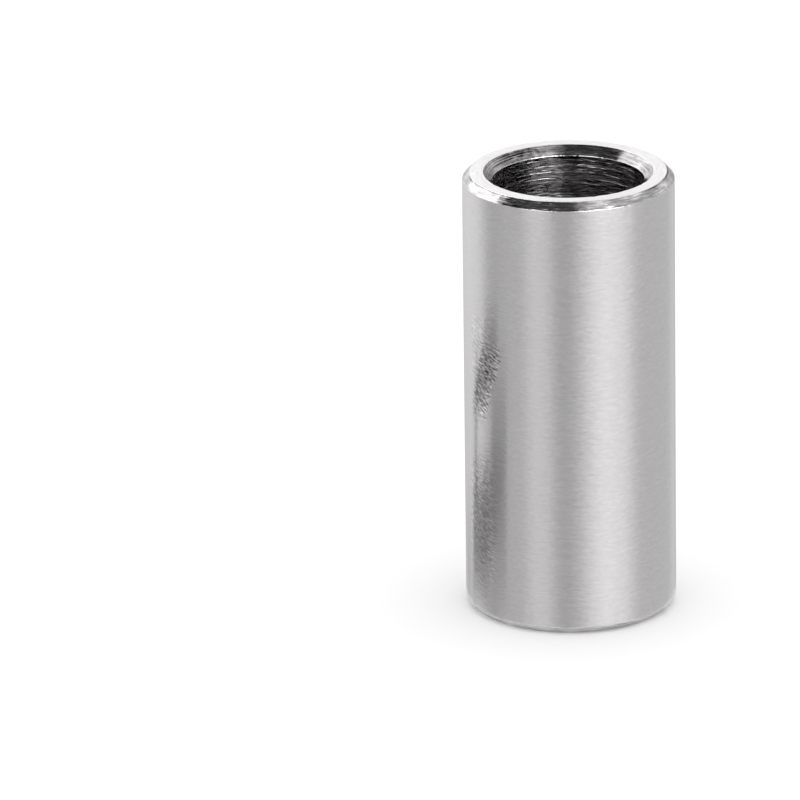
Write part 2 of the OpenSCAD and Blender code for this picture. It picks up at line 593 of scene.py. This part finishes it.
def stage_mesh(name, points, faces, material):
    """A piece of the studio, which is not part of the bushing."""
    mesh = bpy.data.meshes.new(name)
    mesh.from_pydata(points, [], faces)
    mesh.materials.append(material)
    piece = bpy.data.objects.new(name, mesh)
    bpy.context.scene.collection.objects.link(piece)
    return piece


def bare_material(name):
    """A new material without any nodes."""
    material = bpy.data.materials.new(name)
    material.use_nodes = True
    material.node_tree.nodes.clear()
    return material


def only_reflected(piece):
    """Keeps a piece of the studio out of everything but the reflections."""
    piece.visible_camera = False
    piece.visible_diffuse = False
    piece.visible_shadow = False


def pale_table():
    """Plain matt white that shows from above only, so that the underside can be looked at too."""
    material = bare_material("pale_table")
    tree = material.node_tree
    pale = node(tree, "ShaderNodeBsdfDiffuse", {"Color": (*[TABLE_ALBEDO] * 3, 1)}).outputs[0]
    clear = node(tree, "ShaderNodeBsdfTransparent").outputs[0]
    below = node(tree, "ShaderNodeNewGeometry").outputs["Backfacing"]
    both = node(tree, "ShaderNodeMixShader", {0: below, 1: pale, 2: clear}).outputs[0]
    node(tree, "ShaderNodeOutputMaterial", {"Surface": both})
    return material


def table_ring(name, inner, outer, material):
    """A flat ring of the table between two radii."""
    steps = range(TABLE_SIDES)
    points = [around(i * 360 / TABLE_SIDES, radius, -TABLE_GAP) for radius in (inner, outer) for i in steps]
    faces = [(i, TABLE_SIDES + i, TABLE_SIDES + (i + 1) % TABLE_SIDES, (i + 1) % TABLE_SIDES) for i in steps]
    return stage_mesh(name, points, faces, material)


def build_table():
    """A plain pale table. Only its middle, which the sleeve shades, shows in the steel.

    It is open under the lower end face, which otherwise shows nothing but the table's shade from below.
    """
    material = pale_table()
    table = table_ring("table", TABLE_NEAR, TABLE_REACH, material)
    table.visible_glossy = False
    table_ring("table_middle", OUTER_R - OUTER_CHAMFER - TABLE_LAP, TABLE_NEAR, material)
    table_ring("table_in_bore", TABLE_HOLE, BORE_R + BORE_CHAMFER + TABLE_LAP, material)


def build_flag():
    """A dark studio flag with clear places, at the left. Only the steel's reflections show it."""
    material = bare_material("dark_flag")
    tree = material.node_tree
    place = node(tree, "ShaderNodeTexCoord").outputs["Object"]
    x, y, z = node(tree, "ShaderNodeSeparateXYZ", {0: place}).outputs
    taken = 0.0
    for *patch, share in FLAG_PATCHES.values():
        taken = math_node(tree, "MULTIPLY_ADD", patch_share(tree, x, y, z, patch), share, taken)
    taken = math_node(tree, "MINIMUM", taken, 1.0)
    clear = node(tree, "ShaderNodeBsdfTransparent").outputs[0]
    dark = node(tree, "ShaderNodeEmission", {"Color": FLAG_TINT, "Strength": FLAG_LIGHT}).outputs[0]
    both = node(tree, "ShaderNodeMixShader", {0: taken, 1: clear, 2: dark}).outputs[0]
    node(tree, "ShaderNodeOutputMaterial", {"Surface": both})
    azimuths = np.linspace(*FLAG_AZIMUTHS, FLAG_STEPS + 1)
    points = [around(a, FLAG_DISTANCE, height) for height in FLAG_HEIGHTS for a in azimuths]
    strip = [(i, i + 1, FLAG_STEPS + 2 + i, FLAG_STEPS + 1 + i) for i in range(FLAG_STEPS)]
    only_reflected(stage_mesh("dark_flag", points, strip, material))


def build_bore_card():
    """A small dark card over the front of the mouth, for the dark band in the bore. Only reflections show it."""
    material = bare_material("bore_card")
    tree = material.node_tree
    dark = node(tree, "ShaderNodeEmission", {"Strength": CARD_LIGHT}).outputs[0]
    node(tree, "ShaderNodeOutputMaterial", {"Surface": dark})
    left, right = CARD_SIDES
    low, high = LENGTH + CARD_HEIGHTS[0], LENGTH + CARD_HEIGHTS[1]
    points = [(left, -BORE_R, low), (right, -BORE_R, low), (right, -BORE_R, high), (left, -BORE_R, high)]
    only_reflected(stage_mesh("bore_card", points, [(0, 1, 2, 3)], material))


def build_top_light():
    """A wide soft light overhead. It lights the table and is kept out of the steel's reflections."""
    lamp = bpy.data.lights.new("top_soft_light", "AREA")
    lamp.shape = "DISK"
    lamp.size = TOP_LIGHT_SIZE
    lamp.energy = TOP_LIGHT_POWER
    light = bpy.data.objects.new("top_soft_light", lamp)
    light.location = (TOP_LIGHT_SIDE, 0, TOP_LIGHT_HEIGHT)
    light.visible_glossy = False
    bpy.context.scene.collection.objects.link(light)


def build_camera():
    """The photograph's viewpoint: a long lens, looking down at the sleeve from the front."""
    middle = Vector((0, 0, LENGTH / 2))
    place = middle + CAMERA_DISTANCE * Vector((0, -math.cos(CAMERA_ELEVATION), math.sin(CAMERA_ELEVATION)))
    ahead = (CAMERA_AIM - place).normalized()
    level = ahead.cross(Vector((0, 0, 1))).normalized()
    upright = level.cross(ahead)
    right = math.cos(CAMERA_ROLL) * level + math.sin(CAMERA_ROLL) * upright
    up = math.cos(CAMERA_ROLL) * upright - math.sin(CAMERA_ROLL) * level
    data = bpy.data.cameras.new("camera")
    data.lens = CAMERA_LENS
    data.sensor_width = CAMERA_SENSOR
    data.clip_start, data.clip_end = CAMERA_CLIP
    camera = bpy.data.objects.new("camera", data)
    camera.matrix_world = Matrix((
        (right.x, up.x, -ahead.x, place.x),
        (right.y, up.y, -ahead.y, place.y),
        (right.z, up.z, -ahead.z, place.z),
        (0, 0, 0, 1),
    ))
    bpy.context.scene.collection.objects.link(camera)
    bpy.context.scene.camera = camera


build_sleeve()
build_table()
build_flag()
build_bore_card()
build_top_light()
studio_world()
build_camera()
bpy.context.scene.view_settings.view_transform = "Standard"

################

▶ **What the exercise asks**:
Write out the data exactly as it stands.

▶ **Response**:
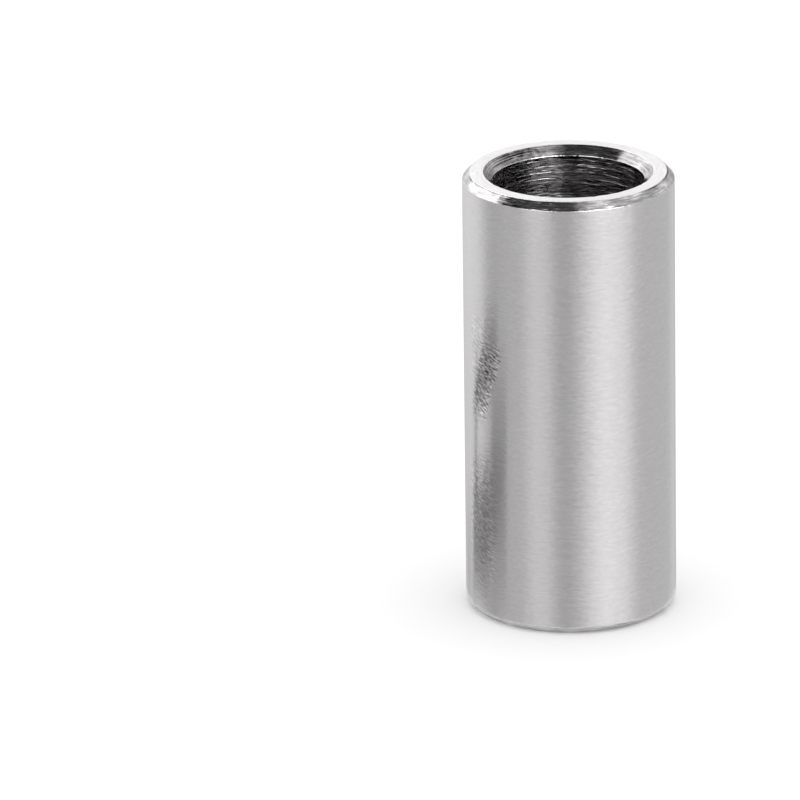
Write part 2 of the OpenSCAD and Blender code for this picture. It picks up at line 593 of scene.py. This part finishes it.
def stage_mesh(name, points, faces, material):
    """A piece of the studio, which is not part of the bushing."""
    mesh = bpy.data.meshes.new(name)
    mesh.from_pydata(points, [], faces)
    mesh.materials.append(material)
    piece = bpy.data.objects.new(name, mesh)
    bpy.context.scene.collection.objects.link(piece)
    return piece


def bare_material(name):
    """A new material without any nodes."""
    material = bpy.data.materials.new(name)
    material.use_nodes = True
    material.node_tree.nodes.clear()
    return material


def only_reflected(piece):
    """Keeps a piece of the studio out of everything but the reflections."""
    piece.visible_camera = False
    piece.visible_diffuse = False
    piece.visible_shadow = False


def pale_table():
    """Plain matt white that shows from above only, so that the underside can be looked at too."""
    material = bare_material("pale_table")
    tree = material.node_tree
    pale = node(tree, "ShaderNodeBsdfDiffuse", {"Color": (*[TABLE_ALBEDO] * 3, 1)}).outputs[0]
    clear = node(tree, "ShaderNodeBsdfTransparent").outputs[0]
    below = node(tree, "ShaderNodeNewGeometry").outputs["Backfacing"]
    both = node(tree, "ShaderNodeMixShader", {0: below, 1: pale, 2: clear}).outputs[0]
    node(tree, "ShaderNodeOutputMaterial", {"Surface": both})
    return material


def table_ring(name, inner, outer, material):
    """A flat ring of the table between two radii."""
    steps = range(TABLE_SIDES)
    points = [around(i * 360 / TABLE_SIDES, radius, -TABLE_GAP) for radius in (inner, outer) for i in steps]
    faces = [(i, TABLE_SIDES + i, TABLE_SIDES + (i + 1) % TABLE_SIDES, (i + 1) % TABLE_SIDES) for i in steps]
    return stage_mesh(name, points, faces, material)


def build_table():
    """A plain pale table. Only its middle, which the sleeve shades, shows in the steel.

    It is open under the lower end face, which otherwise shows nothing but the table's shade from below.
    """
    material = pale_table()
    table = table_ring("table", TABLE_NEAR, TABLE_REACH, material)
    table.visible_glossy = False
    table_ring("table_middle", OUTER_R - OUTER_CHAMFER - TABLE_LAP, TABLE_NEAR, material)
    table_ring("table_in_bore", TABLE_HOLE, BORE_R + BORE_CHAMFER + TABLE_LAP, material)


def build_flag():
    """A dark studio flag with clear places, at the left. Only the steel's reflections show it."""
    material = bare_material("dark_flag")
    tree = material.node_tree
    place = node(tree, "ShaderNodeTexCoord").outputs["Object"]
    x, y, z = node(tree, "ShaderNodeSeparateXYZ", {0: place}).outputs
    taken = 0.0
    for *patch, share in FLAG_PATCHES.values():
        taken = math_node(tree, "MULTIPLY_ADD", patch_share(tree, x, y, z, patch), share, taken)
    taken = math_node(tree, "MINIMUM", taken, 1.0)
    clear = node(tree, "ShaderNodeBsdfTransparent").outputs[0]
    dark = node(tree, "ShaderNodeEmission", {"Color": FLAG_TINT, "Strength": FLAG_LIGHT}).outputs[0]
    both = node(tree, "ShaderNodeMixShader", {0: taken, 1: clear, 2: dark}).outputs[0]
    node(tree, "ShaderNodeOutputMaterial", {"Surface": both})
    azimuths = np.linspace(*FLAG_AZIMUTHS, FLAG_STEPS + 1)
    points = [around(a, FLAG_DISTANCE, height) for height in FLAG_HEIGHTS for a in azimuths]
    strip = [(i, i + 1, FLAG_STEPS + 2 + i, FLAG_STEPS + 1 + i) for i in range(FLAG_STEPS)]
    only_reflected(stage_mesh("dark_flag", points, strip, material))


def build_bore_card():
    """A small dark card over the front of the mouth, for the dark band in the bore. Only reflections show it."""
    material = bare_material("bore_card")
    tree = material.node_tree
    dark = node(tree, "ShaderNodeEmission", {"Strength": CARD_LIGHT}).outputs[0]
    node(tree, "ShaderNodeOutputMaterial", {"Surface": dark})
    left, right = CARD_SIDES
    low, high = LENGTH + CARD_HEIGHTS[0], LENGTH + CARD_HEIGHTS[1]
    points = [(left, -BORE_R, low), (right, -BORE_R, low), (right, -BORE_R, high), (left, -BORE_R, high)]
    only_reflected(stage_mesh("bore_card", points, [(0, 1, 2, 3)], material))


def build_top_light():
    """A wide soft light overhead. It lights the table and is kept out of the steel's reflections."""
    lamp = bpy.data.lights.new("top_soft_light", "AREA")
    lamp.shape = "DISK"
    lamp.size = TOP_LIGHT_SIZE
    lamp.energy = TOP_LIGHT_POWER
    light = bpy.data.objects.new("top_soft_light", lamp)
    light.location = (TOP_LIGHT_SIDE, 0, TOP_LIGHT_HEIGHT)
    light.visible_glossy = False
    bpy.context.scene.collection.objects.link(light)


def build_camera():
    """The photograph's viewpoint: a long lens, looking down at the sleeve from the front."""
    middle = Vector((0, 0, LENGTH / 2))
    place = middle + CAMERA_DISTANCE * Vector((0, -math.cos(CAMERA_ELEVATION), math.sin(CAMERA_ELEVATION)))
    ahead = (CAMERA_AIM - place).normalized()
    level = ahead.cross(Vector((0, 0, 1))).normalized()
    upright = level.cross(ahead)
    right = math.cos(CAMERA_ROLL) * level + math.sin(CAMERA_ROLL) * upright
    up = math.cos(CAMERA_ROLL) * upright - math.sin(CAMERA_ROLL) * level
    data = bpy.data.cameras.new("camera")
    data.lens = CAMERA_LENS
    data.sensor_width = CAMERA_SENSOR
    data.clip_start, data.clip_end = CAMERA_CLIP
    camera = bpy.data.objects.new("camera", data)
    camera.matrix_world = Matrix((
        (right.x, up.x, -ahead.x, place.x),
        (right.y, up.y, -ahead.y, place.y),
        (right.z, up.z, -ahead.z, place.z),
        (0, 0, 0, 1),
    ))
    bpy.context.scene.collection.objects.link(camera)
    bpy.context.scene.camera = camera


build_sleeve()
build_table()
build_flag()
build_bore_card()
build_top_light()
studio_world()
build_camera()
bpy.context.scene.view_settings.view_transform = "Standard"